The official said the administration planned to use the week leading up to Friday’s Earth Day, which marks the birth of the modern environmental movement, to provide “updates” on the progress it is making in tackling climate change.

Biden will travel to Seattle on Friday to tout his efforts to increase clean energy across the US.

The renewed focus on climate policy comes as the administration has come under fire from environmentalists for failing to deliver on election promises, with flagship climate pledges stalled in Congress even as the window to pass legislation narrows ahead of November’s midterm elections. Legal challenges are, meanwhile, threatening to curtail key regulatory proposals.

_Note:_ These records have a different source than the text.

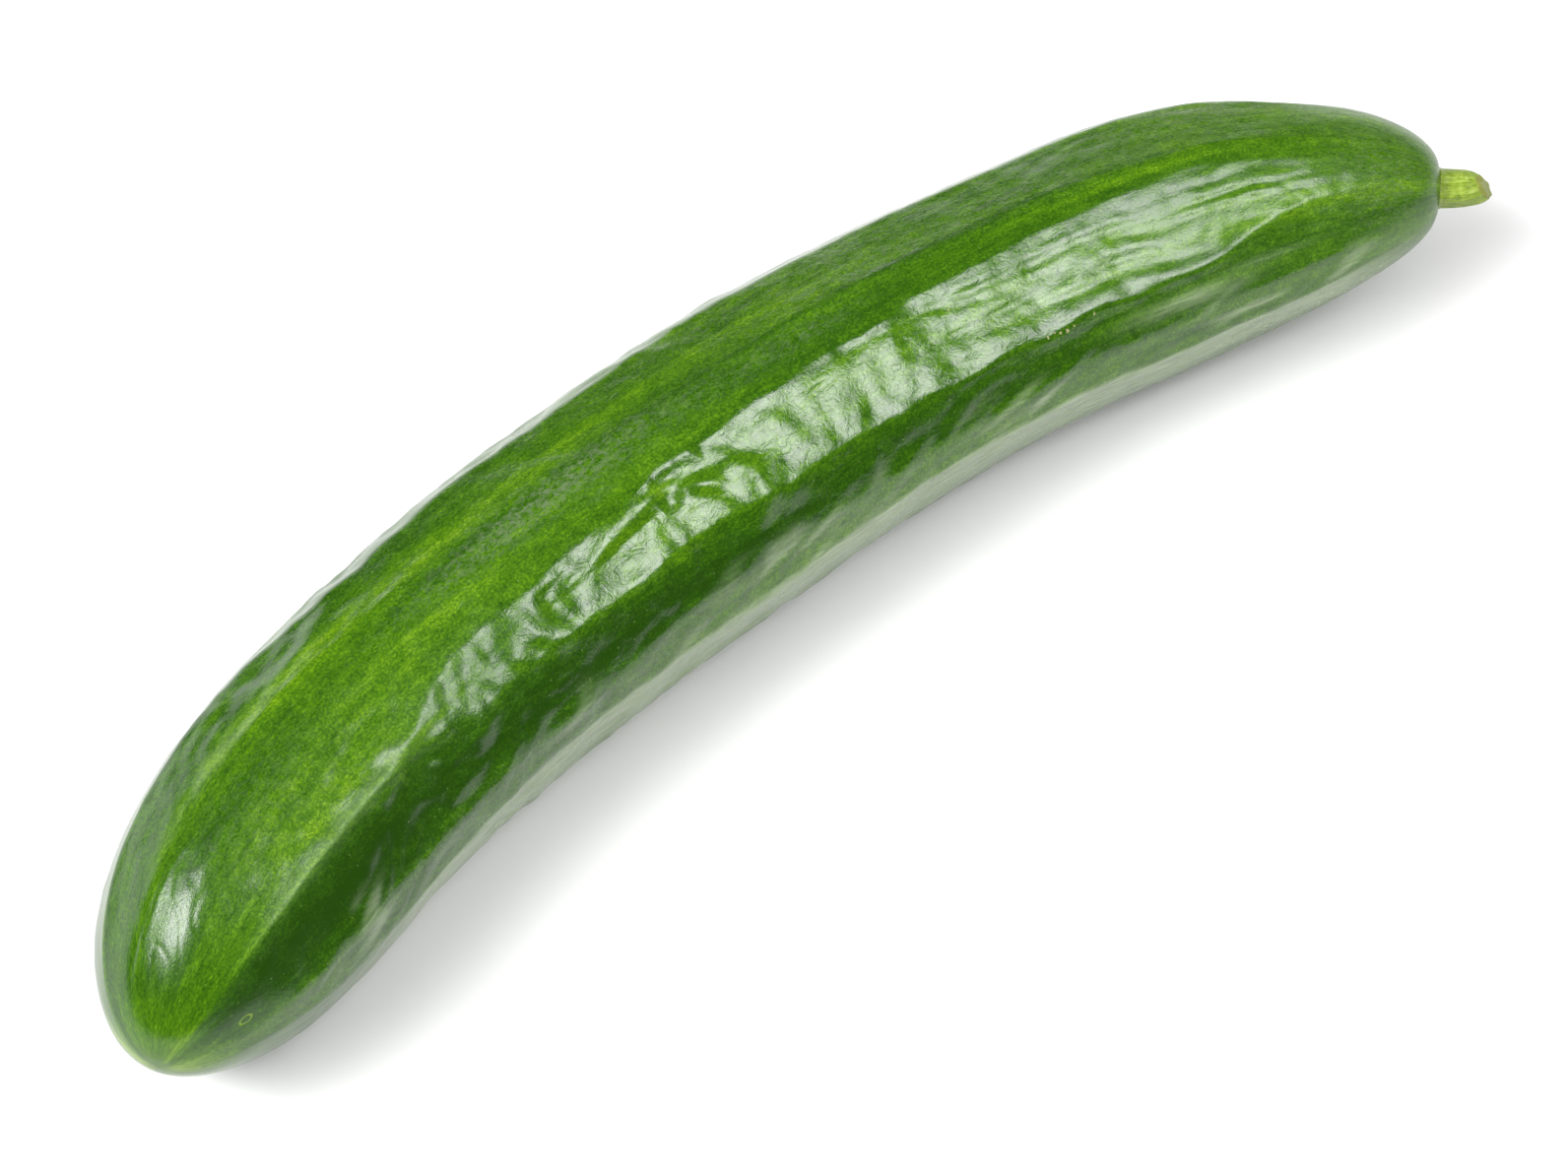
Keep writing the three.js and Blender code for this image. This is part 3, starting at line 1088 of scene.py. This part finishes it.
def add_camera(settings):
    """The camera, looking down at the cucumber from its hollow side."""
    back = np.array([
        math.sin(CAMERA_AZIMUTH) * math.cos(CAMERA_ELEVATION),
        -math.cos(CAMERA_AZIMUTH) * math.cos(CAMERA_ELEVATION),
        math.sin(CAMERA_ELEVATION),
    ])
    data = bpy.data.cameras.new("camera")
    data.sensor_width = 36
    data.lens = settings.camera_lens
    camera = bpy.data.objects.new("camera", data)
    camera.location = CAMERA_AIM + back * settings.camera_distance
    camera.rotation_mode = "QUATERNION"
    camera.rotation_quaternion = Vector(-back).to_track_quat("-Z", "Y")
    bpy.context.scene.collection.objects.link(camera)
    bpy.context.scene.camera = camera


class CUCUMBER_OT_stage(bpy.types.Operator):
    """Builds the floor, the lights and the camera"""

    bl_idname = "cucumber.stage"
    bl_label = "Stage"

    def execute(self, context):
        settings = context.scene.cucumber_stage
        add_floor(settings)
        right = (RIGHT_TOWARD, RIGHT_LONG)
        left = (LEFT_TOWARD, LEFT_LONG)
        fill = (FILL_TOWARD, FILL_LONG)
        add_fading_light("right_light", *right, RIGHT_ANGLES, LIGHT_STEPS, settings.right_light)
        add_fading_light("left_light", *left, LEFT_ANGLES, LEFT_STEPS, settings.left_light)
        wider_right = [SOFT_SPREAD * angle for angle in RIGHT_ANGLES]
        wider_left = [SOFT_SPREAD * angle for angle in LEFT_ANGLES]
        for name, place, angles, radiance in (
            ("right_soft", right, wider_right, settings.right_soft),
            ("left_soft", left, wider_left, settings.left_soft),
            ("fill_light", fill, FILL_ANGLES, settings.fill_light),
        ):
            add_light(name, *place, angles, radiance, LIGHT_DISTANCE, mirrored=False)
        world = bpy.data.worlds.new("room")
        world.use_nodes = True
        background = world.node_tree.nodes["Background"]
        background.inputs["Color"].default_value = (1, 1, 1, 1)
        background.inputs["Strength"].default_value = settings.room
        context.scene.world = world
        context.scene.view_settings.view_transform = "Standard"
        add_camera(settings)
        return {"FINISHED"}


class CUCUMBER_PT_panel(bpy.types.Panel):
    """Lists the cucumber's pieces and its stage"""

    bl_idname = "CUCUMBER_PT_panel"
    bl_label = "Cucumber"
    bl_space_type = "VIEW_3D"
    bl_region_type = "UI"
    bl_category = "Cucumber"

    def draw(self, context):
        for operator, group in STEPS:
            self.layout.operator(operator.bl_idname)
            settings = getattr(context.scene, group)
            for key in settings.__annotations__:
                self.layout.prop(settings, key)


STEPS = (
    (CUCUMBER_OT_fruit, "cucumber_skin"),
    (CUCUMBER_OT_stem, "cucumber_stem"),
    (CUCUMBER_OT_stage, "cucumber_stage"),
)
GROUPS = {
    "cucumber_skin": SkinSettings,
    "cucumber_stem": StemSettings,
    "cucumber_stage": StageSettings,
}
CLASSES = (*GROUPS.values(), *(step[0] for step in STEPS), CUCUMBER_PT_panel)


def register():
    """Adds the classes, and a group of settings for each piece, to Blender."""
    for one in CLASSES:
        bpy.utils.register_class(one)
    for name, group in GROUPS.items():
        setattr(bpy.types.Scene, name, PointerProperty(type=group))


def unregister():
    """Takes out what register added."""
    for name in GROUPS:
        delattr(bpy.types.Scene, name)
    for one in reversed(CLASSES):
        bpy.utils.unregister_class(one)


def main():
    """Builds the pieces and the stage."""
    register()
    bpy.ops.cucumber.fruit()
    bpy.ops.cucumber.stem()
    bpy.ops.cucumber.stage()


if __name__ == "__main__":
    main()
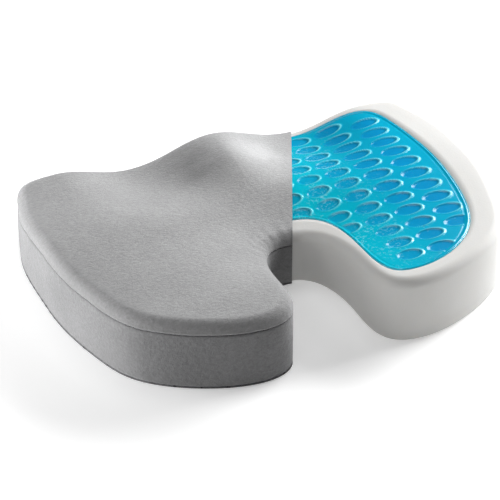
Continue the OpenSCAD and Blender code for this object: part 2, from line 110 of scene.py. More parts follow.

Reuters and The New York Times have reported that Gina McCarthy, Biden’s top climate adviser, plans to resign in the coming months after telling confidantes that she is frustrated by the slow pace of climate progress. The White House said there were “no such plans under way”.

Spiralling oil and gas prices prompted by Russia’s invasion of Ukraine have presented further roadblocks to Biden’s agenda, forcing him to weigh slashing fuel taxes, release 180mn barrels of oil from the US emergency stockpile, and plead with US oil producers to boost production.

On Monday, senior administration officials insisted that the US was still on track to meet Biden’s aim of reducing US carbon emissions by at least 50 per cent by 2030.

But there have been other significant setbacks, notably the administration’s failure to secure Senate confirmation for Sarah Bloom Raskin, who was blocked as vice-chair of the Federal Reserve after conservative Democratic Senator Joe Manchin took issue with her calls for regulators to more proactively address climate-related financial risks.

Two legal cases have also challenged Biden’s climate efforts. The Supreme Court, which has a conservative majority, is hearing a case that could limit the ability of Biden’s environmental regulator to reduce pollution.

Separately, one of Biden’s earliest acts in office — a moratorium on new oil and gas leasing on federal land — was reversed after a federal court ruling last summer ordered the administration to restart the leasing programme. About 144,000 acres of public land will now be put up for sale, the interior department said on Friday.

The US energy regulator, the Federal Energy Regulatory Commission, also recently pulled back on plans to assess the climate impacts of new natural gas pipelines after Manchin and top Republicans including John Barrasso and Mitch McConnell applied pressure.

Critics said the new rules would hamstring the industry at the same time that the White House was promoting exports to Europe.

But while Russia’s invasion of Ukraine has complicated Biden’s climate plans, it has also pushed energy security up the political agenda, giving US officials and Democrats a chance to position climate funding as a national security imperative.

“It’s challenging . . . We actually have to meet the energy challenges with what we have now, which has been more oil heading out to the EU and other places,” McCarthy said earlier this month during an appearance at Brown University. “But it also has to mean that we have to pivot even more quickly to clean energy because we cannot give up our long-term understanding of the vulnerability that we’re facing.”

“The fundamental flaw is our dependence on fossil fuels and how vulnerable it makes us,” McCarthy said.

State department officials are similarly hoping that the renewed focus on energy security in Europe will supercharge the deployment of renewable energy overseas as countries try to break their dependency on Russian gas.

On Capitol Hill, the national security argument has found unlikely champions among climate advocates on the progressive wing of the Democratic party. “It is clear now more than ever: addressing climate change and energy independence is not just an environmental issue, it is a matter of national security,” Bernie Sanders, the Democrat senator from Vermont, wrote on Twitter.

Biden has shown he is willing to use the Defense Production Act to secure green energy supply chains. Last month the White House invoked the DPA to make funding available to US domestic mining operations linked to the minerals crucial for electric vehicles and large-capacity batteries.

The vast majority of Biden’s legislative climate proposals so far have been wrapped into the $1.75tn Build Back Better package, which Manchin, the most conservative Democrat in the Senate and a key swing vote in the narrowly divided chamber, effectively torpedoed late last year.

Any new climate measures will probably need Manchin’s backing. “The latest focus is the national security supply chain and saying that this is important not just for the short term but the long term for energy security,” said Ben Koltun, director of research at Beacon Policy Advisors.

“This is all for an audience of one,” said Koltun, referring to Manchin. “It’s unclear how effective this rhetoric is.”

Koltun said the Biden administration’s “original sin” on climate was to “overpromise and underdeliver”. “They were so optimistic . . . but the reality of a 50-50 Senate is there’s a limit.”